__Your instructions__
Exactly the lines from the one that contains "front_cover()" to the one that contains "if empty is", both lines included, should be copied, and no others.
»»
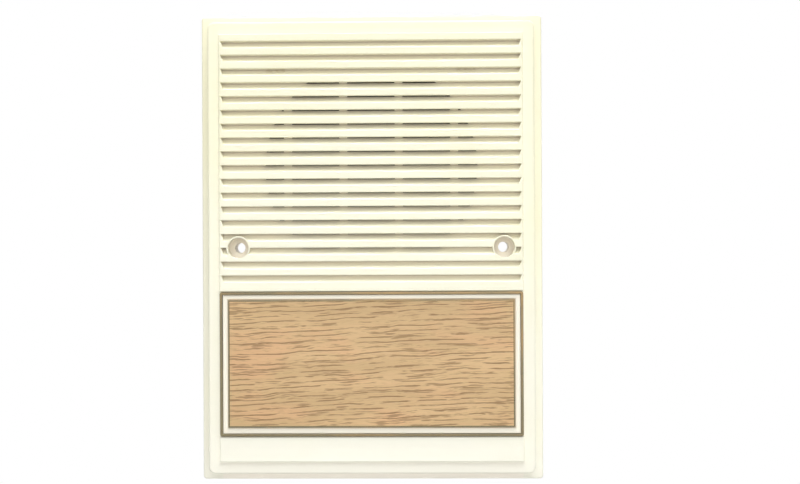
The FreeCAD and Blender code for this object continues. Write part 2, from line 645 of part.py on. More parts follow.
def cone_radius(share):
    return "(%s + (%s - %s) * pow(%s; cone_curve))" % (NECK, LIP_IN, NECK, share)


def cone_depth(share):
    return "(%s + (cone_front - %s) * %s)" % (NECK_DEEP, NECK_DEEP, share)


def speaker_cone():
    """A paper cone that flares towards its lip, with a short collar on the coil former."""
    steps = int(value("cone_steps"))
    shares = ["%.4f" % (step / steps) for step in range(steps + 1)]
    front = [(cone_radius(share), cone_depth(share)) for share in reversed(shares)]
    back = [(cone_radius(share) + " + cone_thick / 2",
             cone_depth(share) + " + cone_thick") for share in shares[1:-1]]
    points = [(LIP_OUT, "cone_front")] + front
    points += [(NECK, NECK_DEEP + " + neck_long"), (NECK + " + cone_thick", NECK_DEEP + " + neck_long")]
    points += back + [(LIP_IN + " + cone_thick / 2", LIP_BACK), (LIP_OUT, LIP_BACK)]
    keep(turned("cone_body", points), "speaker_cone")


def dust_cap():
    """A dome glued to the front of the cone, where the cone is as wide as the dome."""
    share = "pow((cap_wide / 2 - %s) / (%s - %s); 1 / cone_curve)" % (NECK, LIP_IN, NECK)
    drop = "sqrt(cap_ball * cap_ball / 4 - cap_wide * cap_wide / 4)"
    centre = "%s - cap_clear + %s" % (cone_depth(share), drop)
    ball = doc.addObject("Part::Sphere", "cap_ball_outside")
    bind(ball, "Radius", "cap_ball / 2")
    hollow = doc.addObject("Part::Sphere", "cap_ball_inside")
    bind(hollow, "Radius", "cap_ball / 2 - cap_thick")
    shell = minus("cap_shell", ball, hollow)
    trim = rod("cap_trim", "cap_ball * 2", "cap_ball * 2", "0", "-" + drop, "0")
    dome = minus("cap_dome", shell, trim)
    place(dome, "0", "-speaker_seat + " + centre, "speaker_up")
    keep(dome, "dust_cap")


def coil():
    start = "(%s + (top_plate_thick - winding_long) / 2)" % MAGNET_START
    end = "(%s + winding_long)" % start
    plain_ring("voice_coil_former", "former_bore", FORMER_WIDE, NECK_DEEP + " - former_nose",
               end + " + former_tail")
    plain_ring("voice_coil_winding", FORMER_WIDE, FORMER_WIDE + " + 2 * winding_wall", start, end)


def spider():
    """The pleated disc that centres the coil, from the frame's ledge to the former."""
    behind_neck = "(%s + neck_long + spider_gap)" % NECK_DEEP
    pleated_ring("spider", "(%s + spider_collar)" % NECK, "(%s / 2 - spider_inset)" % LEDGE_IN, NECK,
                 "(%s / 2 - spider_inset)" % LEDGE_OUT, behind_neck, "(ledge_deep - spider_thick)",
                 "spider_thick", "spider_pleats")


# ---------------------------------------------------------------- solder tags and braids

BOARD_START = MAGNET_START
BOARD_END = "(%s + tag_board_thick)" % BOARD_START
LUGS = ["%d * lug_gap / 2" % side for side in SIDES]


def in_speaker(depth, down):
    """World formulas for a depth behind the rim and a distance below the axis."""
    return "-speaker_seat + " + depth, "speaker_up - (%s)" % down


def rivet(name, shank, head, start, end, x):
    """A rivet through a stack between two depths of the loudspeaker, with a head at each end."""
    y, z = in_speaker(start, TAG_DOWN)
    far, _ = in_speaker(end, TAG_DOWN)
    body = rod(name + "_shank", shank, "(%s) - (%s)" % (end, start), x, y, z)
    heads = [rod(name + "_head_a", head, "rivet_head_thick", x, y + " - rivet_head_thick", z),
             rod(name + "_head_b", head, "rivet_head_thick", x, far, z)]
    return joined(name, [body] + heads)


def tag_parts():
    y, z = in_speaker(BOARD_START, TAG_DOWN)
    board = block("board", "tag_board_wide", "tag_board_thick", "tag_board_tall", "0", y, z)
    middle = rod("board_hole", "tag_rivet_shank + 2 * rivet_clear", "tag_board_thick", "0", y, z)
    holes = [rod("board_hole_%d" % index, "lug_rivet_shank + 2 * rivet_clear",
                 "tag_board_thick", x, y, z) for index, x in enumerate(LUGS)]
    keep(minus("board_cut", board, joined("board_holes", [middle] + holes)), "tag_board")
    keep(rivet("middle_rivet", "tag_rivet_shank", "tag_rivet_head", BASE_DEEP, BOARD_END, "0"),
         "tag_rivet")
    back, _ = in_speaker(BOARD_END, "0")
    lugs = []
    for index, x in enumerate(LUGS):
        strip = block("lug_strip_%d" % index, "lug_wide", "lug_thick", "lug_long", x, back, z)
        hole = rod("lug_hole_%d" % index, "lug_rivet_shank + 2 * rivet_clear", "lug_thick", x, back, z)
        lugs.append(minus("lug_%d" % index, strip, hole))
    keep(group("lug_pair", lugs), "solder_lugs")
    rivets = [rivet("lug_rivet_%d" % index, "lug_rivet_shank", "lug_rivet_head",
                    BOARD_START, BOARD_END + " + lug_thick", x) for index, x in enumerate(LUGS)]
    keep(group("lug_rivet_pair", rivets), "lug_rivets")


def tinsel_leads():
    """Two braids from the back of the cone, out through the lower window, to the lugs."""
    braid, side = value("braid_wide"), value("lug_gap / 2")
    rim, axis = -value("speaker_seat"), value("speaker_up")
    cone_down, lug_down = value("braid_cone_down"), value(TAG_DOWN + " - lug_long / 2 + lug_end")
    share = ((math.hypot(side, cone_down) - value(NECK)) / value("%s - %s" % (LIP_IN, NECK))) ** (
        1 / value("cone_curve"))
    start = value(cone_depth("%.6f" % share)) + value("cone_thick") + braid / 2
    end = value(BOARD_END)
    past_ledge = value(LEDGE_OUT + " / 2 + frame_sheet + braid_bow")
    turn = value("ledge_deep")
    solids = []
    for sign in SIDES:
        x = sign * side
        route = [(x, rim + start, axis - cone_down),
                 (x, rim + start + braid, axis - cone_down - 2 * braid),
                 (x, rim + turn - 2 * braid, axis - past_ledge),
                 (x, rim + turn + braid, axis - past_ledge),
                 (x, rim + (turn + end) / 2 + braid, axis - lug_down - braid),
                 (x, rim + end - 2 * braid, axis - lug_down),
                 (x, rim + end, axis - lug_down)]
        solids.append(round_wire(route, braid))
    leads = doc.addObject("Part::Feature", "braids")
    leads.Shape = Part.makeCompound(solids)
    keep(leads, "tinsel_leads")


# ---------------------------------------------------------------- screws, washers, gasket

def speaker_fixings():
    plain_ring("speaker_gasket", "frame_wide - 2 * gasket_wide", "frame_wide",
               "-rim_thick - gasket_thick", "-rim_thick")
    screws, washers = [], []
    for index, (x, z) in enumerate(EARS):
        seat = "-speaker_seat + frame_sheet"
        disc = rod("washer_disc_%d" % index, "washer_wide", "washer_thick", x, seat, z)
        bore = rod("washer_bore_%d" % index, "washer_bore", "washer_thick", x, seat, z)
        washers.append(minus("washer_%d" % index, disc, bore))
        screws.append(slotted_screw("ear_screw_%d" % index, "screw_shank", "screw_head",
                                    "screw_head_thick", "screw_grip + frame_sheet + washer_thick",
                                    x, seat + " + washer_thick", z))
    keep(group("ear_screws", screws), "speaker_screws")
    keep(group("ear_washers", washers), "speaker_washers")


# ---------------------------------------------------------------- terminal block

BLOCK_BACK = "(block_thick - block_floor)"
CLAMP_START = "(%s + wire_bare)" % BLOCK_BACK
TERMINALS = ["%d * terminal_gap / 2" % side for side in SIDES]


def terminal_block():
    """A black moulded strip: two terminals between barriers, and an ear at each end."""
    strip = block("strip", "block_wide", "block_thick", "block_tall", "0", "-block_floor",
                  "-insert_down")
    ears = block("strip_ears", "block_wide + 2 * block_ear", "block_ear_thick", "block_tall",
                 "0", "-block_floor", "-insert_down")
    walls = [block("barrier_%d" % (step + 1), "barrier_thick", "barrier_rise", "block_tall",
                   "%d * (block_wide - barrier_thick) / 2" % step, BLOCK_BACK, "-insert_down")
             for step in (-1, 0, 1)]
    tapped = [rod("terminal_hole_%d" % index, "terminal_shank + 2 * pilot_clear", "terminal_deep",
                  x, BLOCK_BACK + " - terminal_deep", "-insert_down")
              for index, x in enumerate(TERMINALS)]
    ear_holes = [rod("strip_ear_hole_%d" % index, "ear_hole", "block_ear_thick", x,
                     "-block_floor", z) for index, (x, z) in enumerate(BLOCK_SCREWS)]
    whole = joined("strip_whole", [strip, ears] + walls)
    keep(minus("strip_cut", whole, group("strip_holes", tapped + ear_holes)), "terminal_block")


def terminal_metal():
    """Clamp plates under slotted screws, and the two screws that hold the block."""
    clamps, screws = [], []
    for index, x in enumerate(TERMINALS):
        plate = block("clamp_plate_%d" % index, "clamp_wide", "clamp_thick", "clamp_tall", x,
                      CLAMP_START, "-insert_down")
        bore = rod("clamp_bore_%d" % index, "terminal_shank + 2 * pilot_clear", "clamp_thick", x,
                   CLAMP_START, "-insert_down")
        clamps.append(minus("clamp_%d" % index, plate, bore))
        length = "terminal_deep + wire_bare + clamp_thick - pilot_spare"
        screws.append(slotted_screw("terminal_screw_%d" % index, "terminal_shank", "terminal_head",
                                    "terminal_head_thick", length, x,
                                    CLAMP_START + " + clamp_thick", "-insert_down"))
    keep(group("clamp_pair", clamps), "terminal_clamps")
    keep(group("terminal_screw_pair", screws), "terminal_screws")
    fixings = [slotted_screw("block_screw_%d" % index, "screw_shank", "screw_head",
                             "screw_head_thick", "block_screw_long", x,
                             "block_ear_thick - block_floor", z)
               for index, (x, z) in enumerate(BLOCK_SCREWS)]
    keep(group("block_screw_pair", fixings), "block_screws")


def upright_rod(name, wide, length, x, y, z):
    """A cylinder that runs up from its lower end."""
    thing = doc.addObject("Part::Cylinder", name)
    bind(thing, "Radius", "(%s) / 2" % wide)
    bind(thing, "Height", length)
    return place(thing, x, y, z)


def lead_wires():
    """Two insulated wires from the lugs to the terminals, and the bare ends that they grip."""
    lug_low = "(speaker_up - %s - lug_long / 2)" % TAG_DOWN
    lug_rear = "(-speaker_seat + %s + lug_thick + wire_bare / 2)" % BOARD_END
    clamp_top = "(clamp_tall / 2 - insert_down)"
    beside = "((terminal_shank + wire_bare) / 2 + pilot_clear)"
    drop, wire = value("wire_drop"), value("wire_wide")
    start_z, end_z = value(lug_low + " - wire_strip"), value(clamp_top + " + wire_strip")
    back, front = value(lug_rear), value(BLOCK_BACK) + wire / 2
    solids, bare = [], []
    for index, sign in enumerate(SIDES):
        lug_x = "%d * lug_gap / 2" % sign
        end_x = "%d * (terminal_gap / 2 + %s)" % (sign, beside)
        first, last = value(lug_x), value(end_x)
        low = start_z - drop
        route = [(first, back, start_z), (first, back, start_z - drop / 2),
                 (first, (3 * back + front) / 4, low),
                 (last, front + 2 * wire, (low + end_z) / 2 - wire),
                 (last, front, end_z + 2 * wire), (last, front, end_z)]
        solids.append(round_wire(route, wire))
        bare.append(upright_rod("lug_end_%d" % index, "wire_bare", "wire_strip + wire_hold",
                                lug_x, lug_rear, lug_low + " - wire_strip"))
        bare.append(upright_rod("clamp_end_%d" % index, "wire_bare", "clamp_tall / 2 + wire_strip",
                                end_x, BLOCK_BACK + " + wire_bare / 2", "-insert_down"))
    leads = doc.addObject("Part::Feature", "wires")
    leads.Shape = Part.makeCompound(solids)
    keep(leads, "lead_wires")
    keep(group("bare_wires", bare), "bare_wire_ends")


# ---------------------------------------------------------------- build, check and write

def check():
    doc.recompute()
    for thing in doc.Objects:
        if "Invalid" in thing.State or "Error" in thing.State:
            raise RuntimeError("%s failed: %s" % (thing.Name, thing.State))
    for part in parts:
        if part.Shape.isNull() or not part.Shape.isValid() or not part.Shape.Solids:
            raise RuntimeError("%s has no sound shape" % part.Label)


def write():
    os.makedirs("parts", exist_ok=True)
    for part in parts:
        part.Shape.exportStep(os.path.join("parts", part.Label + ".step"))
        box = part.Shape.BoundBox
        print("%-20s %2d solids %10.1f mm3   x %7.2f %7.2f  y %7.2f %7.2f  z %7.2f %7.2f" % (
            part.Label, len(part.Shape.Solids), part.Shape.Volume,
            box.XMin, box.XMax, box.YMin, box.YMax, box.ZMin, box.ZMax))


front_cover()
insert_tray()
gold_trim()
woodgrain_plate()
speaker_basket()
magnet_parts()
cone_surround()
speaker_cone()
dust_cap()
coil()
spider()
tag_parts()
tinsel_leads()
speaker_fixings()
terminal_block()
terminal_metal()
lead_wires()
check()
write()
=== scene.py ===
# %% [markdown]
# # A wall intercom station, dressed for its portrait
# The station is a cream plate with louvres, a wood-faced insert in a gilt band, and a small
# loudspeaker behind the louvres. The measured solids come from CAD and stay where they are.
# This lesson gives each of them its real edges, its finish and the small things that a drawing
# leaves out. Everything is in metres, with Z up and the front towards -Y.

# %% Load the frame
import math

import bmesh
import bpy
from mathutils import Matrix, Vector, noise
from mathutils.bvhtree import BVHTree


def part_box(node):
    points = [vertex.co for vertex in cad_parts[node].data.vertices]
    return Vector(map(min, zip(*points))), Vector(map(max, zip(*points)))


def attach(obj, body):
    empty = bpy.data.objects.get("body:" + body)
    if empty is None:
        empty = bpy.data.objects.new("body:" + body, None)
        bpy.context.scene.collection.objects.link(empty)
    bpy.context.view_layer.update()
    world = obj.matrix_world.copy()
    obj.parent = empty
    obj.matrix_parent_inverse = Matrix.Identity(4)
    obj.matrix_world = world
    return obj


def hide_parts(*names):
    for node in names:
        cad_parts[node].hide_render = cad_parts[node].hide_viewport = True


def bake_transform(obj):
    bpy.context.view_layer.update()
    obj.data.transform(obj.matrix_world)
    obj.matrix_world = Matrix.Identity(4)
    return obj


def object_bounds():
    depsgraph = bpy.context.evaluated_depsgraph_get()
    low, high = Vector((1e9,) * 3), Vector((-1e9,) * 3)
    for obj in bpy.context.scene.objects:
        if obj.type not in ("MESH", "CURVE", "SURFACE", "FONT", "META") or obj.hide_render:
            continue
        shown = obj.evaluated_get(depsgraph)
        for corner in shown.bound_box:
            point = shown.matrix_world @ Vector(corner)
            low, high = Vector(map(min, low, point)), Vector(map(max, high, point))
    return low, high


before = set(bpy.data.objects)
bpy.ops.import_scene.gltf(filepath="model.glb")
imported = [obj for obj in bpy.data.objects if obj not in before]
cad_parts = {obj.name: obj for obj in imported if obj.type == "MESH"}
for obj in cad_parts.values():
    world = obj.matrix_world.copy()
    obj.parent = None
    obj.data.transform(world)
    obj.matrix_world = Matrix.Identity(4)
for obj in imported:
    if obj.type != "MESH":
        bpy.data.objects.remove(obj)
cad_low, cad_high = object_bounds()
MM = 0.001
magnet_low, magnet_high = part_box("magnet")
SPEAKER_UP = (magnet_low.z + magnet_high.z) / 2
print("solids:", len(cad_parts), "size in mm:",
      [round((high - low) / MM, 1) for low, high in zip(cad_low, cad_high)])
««
__Answer to this problem__
front_cover()
insert_tray()
gold_trim()
woodgrain_plate()
speaker_basket()
magnet_parts()
cone_surround()
speaker_cone()
dust_cap()
coil()
spider()
tag_parts()
tinsel_leads()
speaker_fixings()
terminal_block()
terminal_metal()
lead_wires()
check()
write()
=== scene.py ===
# %% [markdown]
# # A wall intercom station, dressed for its portrait
# The station is a cream plate with louvres, a wood-faced insert in a gilt band, and a small
# loudspeaker behind the louvres. The measured solids come from CAD and stay where they are.
# This lesson gives each of them its real edges, its finish and the small things that a drawing
# leaves out. Everything is in metres, with Z up and the front towards -Y.

# %% Load the frame
import math

import bmesh
import bpy
from mathutils import Matrix, Vector, noise
from mathutils.bvhtree import BVHTree


def part_box(node):
    points = [vertex.co for vertex in cad_parts[node].data.vertices]
    return Vector(map(min, zip(*points))), Vector(map(max, zip(*points)))


def attach(obj, body):
    empty = bpy.data.objects.get("body:" + body)
    if empty is None:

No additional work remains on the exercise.